--- INFORMATION SHOWN ---

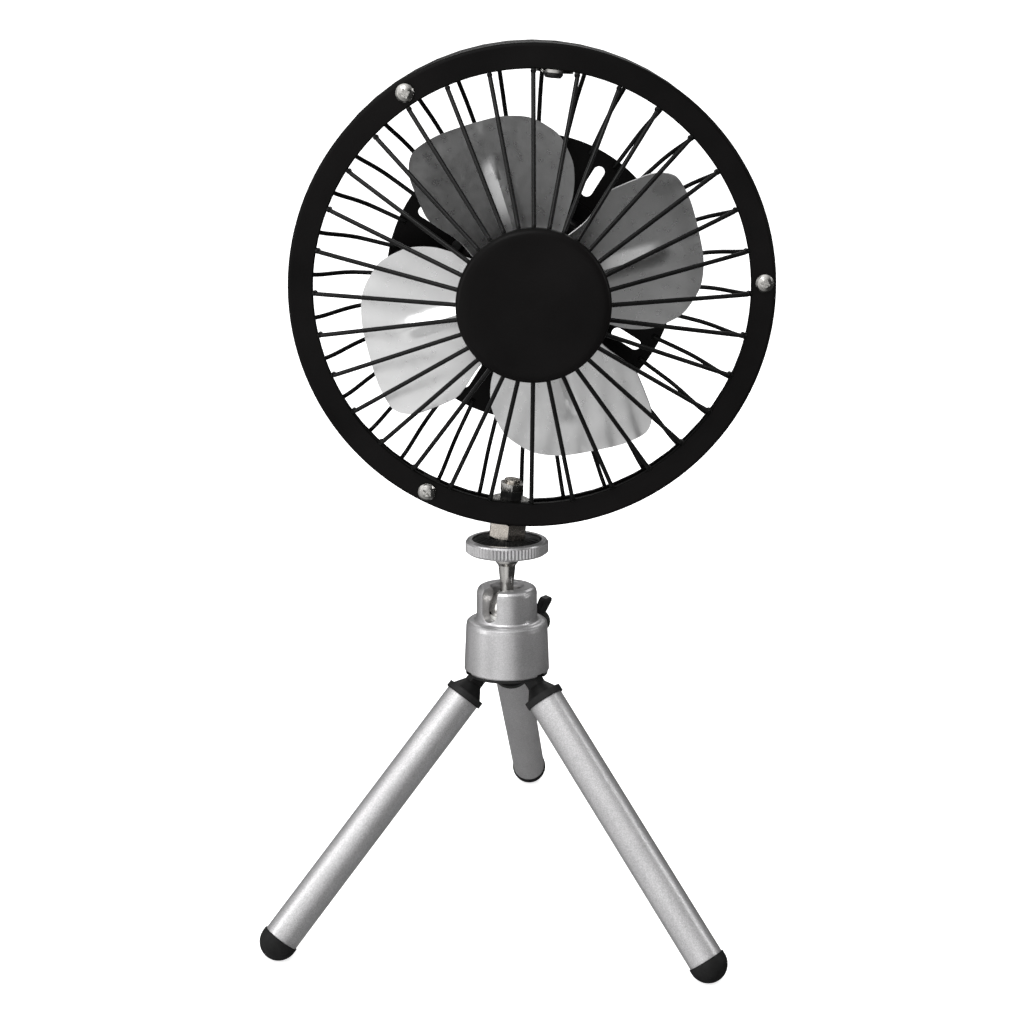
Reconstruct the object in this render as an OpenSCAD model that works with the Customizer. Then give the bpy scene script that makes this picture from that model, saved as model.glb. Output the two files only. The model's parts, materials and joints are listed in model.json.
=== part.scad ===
// Small wire-cage desk fan on a folding mini tripod.
// Millimetres, +Z up, front of the fan faces -Y, all three feet stand on Z = 0.
// The tripod body, the fan head and each leg are drawn in frames of their own
// and brought together by the placing modules below.

/* [Fan ring] */
// Outer radius of the round rim
rim_r = 73.4; // [71:0.2:76]
// Inner radius of the flat front ring
ring_in_r = 65.8; // [65:0.2:67]
// Depth of the rim from front face to rear edge
rim_depth = 14.8; // [13:0.2:18]
// Thickness of the flat front ring
ring_t = 2.0; // [1.6:0.1:2.4]
// Sheet thickness of the rim band
band_t = 1.4; // [1:0.1:1.6]

/* [Cage wires] */
// Number of wires in each cage
wire_n = 32; // [16:2:40]
// Wire radius
wire_r = 0.68; // [0.5:0.02:0.8]
// How far the front cap stands ahead of the front ring
cap_ahead = 23.7; // [20:0.5:28]
// Radius of the front cap
cap_r = 22.7; // [20:0.1:26]
// How far the rear plate stands behind the front ring's face
plate_behind = 25.4; // [25.4:0.5:30]
// Radius of the rear plate
plate_r = 45.1; // [44:0.5:48]

/* [Rotor] */
// Number of fan blades
blade_n = 4; // [3:1:4]
// Pitch of the blades from the plane of rotation
blade_pitch = 16; // [10:1:17]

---

WHAT TO PRODUCE: Copy all data exactly, start to finish.

EXERCISE OUTPUT:
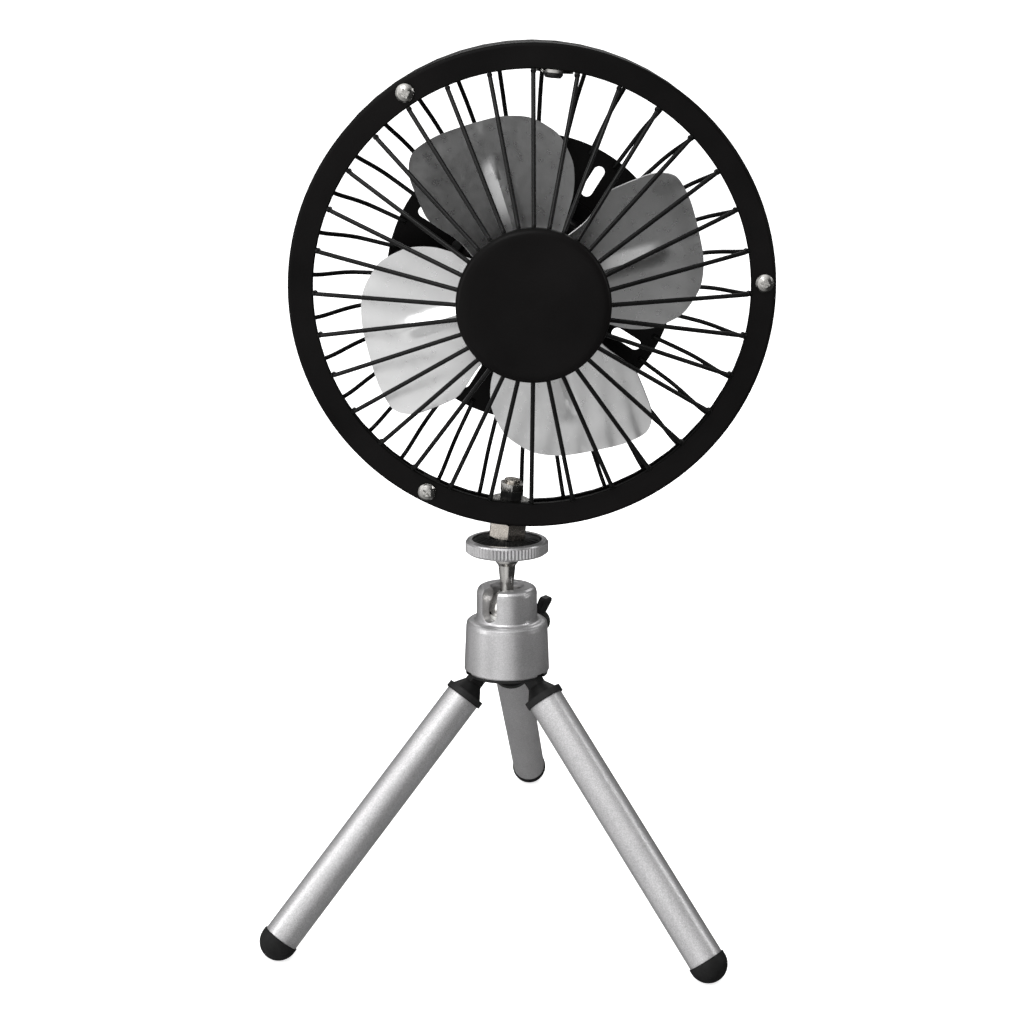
Reconstruct the object in this render as an OpenSCAD model that works with the Customizer. Then give the bpy scene script that makes this picture from that model, saved as model.glb. Output the two files only. The model's parts, materials and joints are listed in model.json.
=== part.scad ===
// Small wire-cage desk fan on a folding mini tripod.
// Millimetres, +Z up, front of the fan faces -Y, all three feet stand on Z = 0.
// The tripod body, the fan head and each leg are drawn in frames of their own
// and brought together by the placing modules below.

/* [Fan ring] */
// Outer radius of the round rim
rim_r = 73.4; // [71:0.2:76]
// Inner radius of the flat front ring
ring_in_r = 65.8; // [65:0.2:67]
// Depth of the rim from front face to rear edge
rim_depth = 14.8; // [13:0.2:18]
// Thickness of the flat front ring
ring_t = 2.0; // [1.6:0.1:2.4]
// Sheet thickness of the rim band
band_t = 1.4; // [1:0.1:1.6]

/* [Cage wires] */
// Number of wires in each cage
wire_n = 32; // [16:2:40]
// Wire radius
wire_r = 0.68; // [0.5:0.02:0.8]
// How far the front cap stands ahead of the front ring
cap_ahead = 23.7; // [20:0.5:28]
// Radius of the front cap
cap_r = 22.7; // [20:0.1:26]
// How far the rear plate stands behind the front ring's face
plate_behind = 25.4; // [25.4:0.5:30]
// Radius of the rear plate
plate_r = 45.1; // [44:0.5:48]

/* [Rotor] */
// Number of fan blades
blade_n = 4; // [3:1:4]
// Pitch of the blades from the plane of rotation
blade_pitch = 16; // [10:1:17]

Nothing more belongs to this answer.